As Exigências desproporcionais nos incomodam muito, porque desequilibra as nossas diversas esferas de vida, mas também porque elas vão de encontro ao que concebemos que seja o papel da universidade. Esse ponto de vista, não é novo. Vários autores e pesquisadores já pontaram nesta direção, o que estamos fazendo de novidade é mostrar isso com análises bastante claras, contundentes e sistematizadas. As condições que encontramos são as mesmas que outros autores mostram como induzidas por uma concepção equivocada de universidade como prestadora de serviços a competir no mercado e induzidas por órgãos de fomento. As universidades, precisam exercer sua autonomia constitucional e conseguir melhor equilibrar os fatores de condições de trabalho visto como contraditórios. Se pensamos a longo prazo, essas ações serão importantes para a sobrevivência institucional, a qual resulta entre outros aspectos das ações de seus atores, os quais precisam manter a saúde psíquica.

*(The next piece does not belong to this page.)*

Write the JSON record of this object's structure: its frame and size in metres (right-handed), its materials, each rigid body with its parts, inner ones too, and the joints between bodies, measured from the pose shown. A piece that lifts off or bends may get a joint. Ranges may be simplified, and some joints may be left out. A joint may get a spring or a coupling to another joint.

Nas devoluções às instituições fizemos várias recomendações pontuais, mas as reflexões as quais podemos desenvolver são mais importantes. Entre as recomendações pontuais mencionadas, destacamos: 1) Agir sobre as condições de trabalho (sem eliminar os programas de assistência individual e reparadoras), fortalecendo políticas de inclusão, questionando e replanejando processos burocráticos, fortalecendo a cooperação e a qualidade de relacionamento interpessoal e enfatizando a complementariedade e interdependência das atribuições de docentes e TAE; 2) Combater o produtivismo, promovendo maior equilíbrio entre exigências, condições materiais ambientais e burocratização, revisando metas, distribuição de atribuições, modos de informatização e automação, clareando que atividades podem ser realizadas à distância, bem como a participação no estabelecimento de prioridades.

 

 

[1] Doutora em Psicologia pela Universidade de Brasília (1998) com estágio pós-doutoral na Universidade Complutense de Madri (2005). Professora da UFRN de 1990-2008. Professora da Universidade Federal de Minas Gerais (de jan/2009 a ago/2017). Atualmente professora aposentada, atuando como voluntária no Programa de Pós-graduação em Psicologia da UFMG. Ex-presidente da SBPOT (05/2003 a 05/2005). Coordenadora-Adjunta dos Programas de Pós-graduação (stricto sensu) Profissionais da área de Psicologia na Capes para o período (2023 a 2024). Pesquisadora CNPq (PQ-1A) até fev/2024. Experiência em pesquisa focalizando os seguintes temas: significado do trabalho, saúde psíquica e trabalho, socialização organizacional, condições e precarização no trabalho.